### What the exercise asks
Among the records that follow, set down only the lines from the one containing "Continue the Blender" to the one containing "ROD_STEP_RIGHT = 0.244", both included, exactly.

### Exercise materials
►

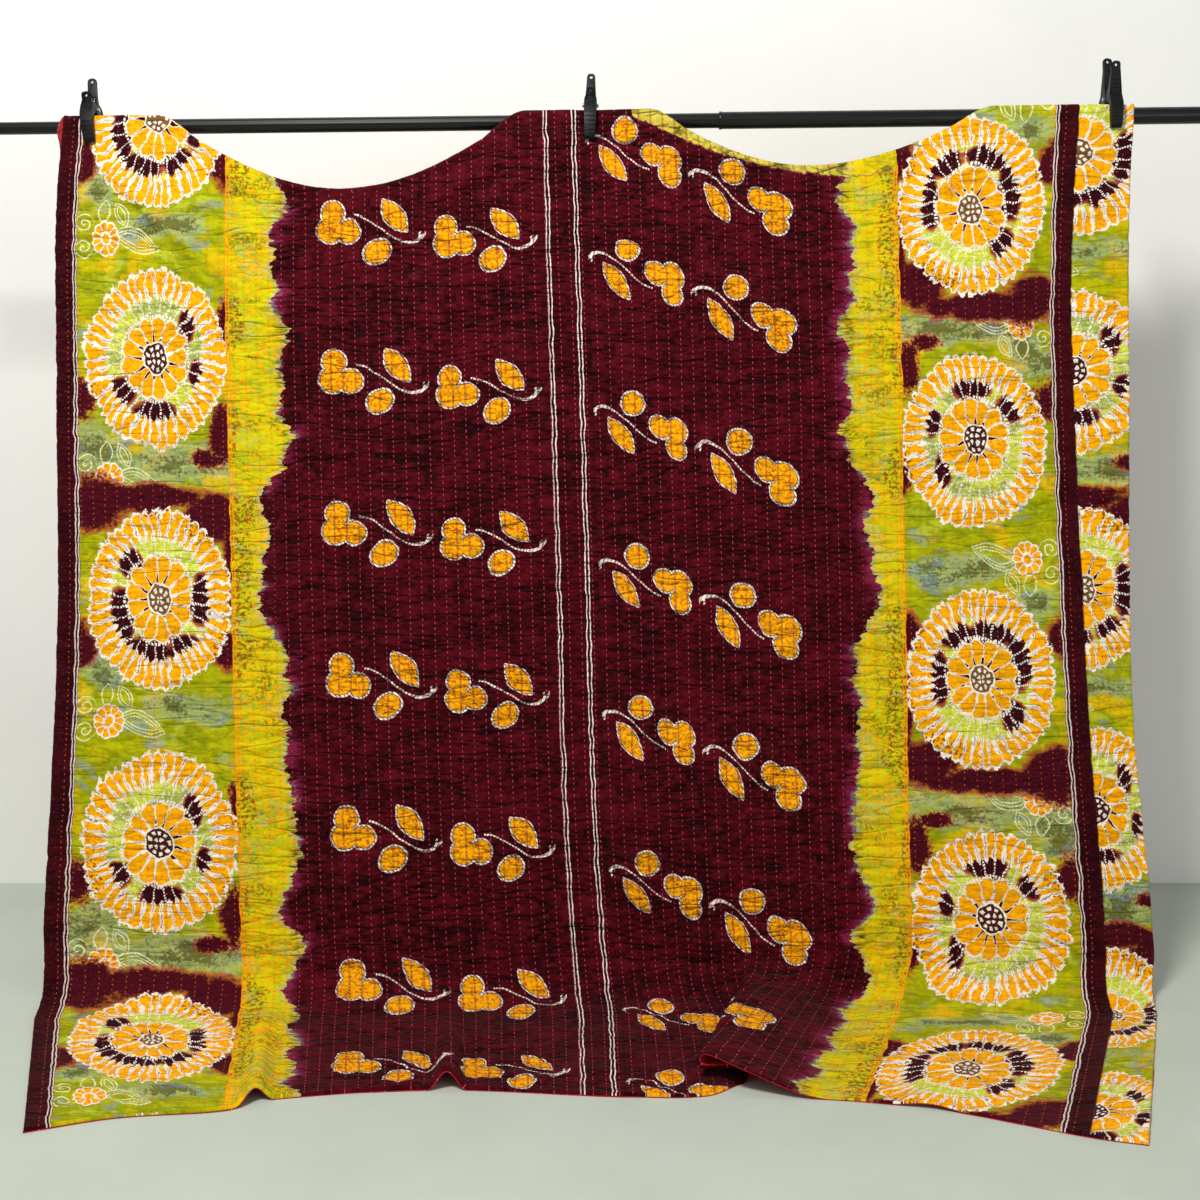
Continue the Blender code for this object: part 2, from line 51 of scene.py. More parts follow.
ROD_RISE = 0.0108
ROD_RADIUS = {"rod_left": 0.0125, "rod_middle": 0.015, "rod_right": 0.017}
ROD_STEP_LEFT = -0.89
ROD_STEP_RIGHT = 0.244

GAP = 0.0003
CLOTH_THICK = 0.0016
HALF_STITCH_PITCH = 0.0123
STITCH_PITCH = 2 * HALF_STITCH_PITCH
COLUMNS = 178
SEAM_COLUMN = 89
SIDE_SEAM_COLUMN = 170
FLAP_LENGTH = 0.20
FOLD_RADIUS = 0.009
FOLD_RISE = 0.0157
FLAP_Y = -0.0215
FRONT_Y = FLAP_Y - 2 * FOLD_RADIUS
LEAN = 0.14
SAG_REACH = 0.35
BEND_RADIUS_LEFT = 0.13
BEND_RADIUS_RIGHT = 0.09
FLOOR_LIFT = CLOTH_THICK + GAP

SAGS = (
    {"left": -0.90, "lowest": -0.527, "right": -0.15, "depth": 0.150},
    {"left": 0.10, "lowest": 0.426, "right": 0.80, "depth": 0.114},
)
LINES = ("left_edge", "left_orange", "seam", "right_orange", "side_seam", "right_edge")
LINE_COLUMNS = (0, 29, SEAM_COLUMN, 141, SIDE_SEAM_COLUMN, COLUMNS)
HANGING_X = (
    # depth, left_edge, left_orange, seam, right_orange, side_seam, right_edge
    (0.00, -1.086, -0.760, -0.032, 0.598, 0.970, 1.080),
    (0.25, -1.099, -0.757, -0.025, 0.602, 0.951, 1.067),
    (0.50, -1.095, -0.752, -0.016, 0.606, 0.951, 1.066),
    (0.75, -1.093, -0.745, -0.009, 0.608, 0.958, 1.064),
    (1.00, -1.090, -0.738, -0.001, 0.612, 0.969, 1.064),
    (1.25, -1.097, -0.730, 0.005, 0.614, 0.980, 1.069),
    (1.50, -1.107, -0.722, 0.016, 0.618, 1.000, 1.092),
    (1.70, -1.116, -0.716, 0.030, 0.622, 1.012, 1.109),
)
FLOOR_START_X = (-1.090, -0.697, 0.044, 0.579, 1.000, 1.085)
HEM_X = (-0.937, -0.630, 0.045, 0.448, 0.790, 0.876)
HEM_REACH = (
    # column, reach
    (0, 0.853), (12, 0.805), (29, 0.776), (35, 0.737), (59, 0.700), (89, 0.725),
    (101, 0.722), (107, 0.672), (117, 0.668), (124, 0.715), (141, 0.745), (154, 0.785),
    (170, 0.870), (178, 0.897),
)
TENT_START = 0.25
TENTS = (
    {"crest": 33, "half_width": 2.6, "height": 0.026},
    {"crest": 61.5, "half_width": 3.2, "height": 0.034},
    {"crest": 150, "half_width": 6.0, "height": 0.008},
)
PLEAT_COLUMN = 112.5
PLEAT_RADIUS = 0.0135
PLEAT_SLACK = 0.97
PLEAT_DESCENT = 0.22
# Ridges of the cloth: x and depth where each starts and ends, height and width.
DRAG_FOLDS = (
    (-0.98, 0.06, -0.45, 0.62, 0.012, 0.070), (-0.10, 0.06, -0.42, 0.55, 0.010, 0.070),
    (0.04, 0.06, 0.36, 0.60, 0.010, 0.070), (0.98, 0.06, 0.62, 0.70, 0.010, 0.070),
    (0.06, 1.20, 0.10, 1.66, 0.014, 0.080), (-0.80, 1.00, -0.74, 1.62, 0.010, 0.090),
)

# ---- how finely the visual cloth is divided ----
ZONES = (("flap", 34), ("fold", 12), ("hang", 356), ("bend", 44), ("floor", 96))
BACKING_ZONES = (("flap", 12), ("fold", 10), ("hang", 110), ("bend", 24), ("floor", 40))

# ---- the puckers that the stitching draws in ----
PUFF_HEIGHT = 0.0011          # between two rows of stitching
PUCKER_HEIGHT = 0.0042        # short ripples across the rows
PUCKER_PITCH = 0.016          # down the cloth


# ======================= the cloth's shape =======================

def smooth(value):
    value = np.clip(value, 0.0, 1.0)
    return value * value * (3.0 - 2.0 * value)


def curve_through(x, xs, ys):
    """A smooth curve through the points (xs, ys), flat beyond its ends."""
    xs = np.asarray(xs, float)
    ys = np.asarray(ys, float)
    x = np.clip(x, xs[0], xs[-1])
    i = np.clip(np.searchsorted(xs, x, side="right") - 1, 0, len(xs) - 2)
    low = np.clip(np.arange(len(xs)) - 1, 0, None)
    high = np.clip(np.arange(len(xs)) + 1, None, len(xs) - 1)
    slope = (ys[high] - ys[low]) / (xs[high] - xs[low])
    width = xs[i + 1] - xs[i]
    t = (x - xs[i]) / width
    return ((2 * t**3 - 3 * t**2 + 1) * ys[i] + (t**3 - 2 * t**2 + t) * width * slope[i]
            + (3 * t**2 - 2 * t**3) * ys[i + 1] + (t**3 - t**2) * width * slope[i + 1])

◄
►

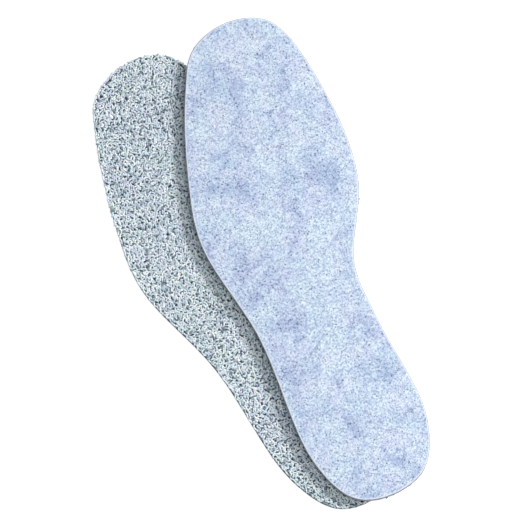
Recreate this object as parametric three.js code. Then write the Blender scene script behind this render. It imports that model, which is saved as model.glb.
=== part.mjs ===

◄
►

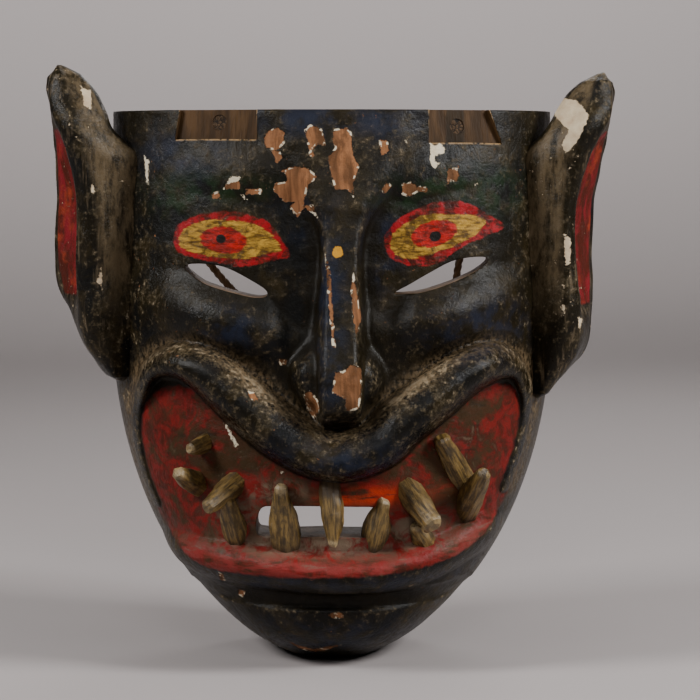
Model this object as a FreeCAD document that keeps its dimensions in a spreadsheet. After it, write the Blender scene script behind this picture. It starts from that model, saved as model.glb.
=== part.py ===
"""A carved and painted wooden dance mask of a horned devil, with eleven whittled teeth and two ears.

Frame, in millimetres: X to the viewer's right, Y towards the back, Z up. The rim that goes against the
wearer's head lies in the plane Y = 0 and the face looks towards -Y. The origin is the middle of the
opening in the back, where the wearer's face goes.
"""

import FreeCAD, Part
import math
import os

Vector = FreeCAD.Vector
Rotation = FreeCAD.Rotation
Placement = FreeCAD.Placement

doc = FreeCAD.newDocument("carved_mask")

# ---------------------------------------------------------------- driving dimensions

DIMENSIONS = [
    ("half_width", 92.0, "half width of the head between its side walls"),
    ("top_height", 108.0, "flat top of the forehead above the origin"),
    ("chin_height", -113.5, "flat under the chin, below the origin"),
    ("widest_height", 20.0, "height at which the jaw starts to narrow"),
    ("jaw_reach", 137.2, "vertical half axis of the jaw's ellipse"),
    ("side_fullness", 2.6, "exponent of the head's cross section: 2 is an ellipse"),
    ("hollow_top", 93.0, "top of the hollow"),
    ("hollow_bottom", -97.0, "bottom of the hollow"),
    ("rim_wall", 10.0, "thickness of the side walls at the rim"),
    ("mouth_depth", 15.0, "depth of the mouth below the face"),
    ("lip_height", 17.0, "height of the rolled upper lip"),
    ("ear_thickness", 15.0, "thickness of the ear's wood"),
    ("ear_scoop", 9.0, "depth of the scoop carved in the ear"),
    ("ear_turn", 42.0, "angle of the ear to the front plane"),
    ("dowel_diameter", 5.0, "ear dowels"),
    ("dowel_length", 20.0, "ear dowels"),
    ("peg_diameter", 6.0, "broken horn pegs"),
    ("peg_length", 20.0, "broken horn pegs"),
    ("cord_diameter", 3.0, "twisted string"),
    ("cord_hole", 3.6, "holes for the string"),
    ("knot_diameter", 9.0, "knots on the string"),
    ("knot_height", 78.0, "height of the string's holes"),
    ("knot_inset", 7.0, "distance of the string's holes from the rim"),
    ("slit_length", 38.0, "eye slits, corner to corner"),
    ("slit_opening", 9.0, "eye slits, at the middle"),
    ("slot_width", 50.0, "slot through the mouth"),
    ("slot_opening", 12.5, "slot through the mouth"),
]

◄

### Worked answer
Continue the Blender code for this object: part 2, from line 51 of scene.py. More parts follow.
ROD_RISE = 0.0108
ROD_RADIUS = {"rod_left": 0.0125, "rod_middle": 0.015, "rod_right": 0.017}
ROD_STEP_LEFT = -0.89
ROD_STEP_RIGHT = 0.244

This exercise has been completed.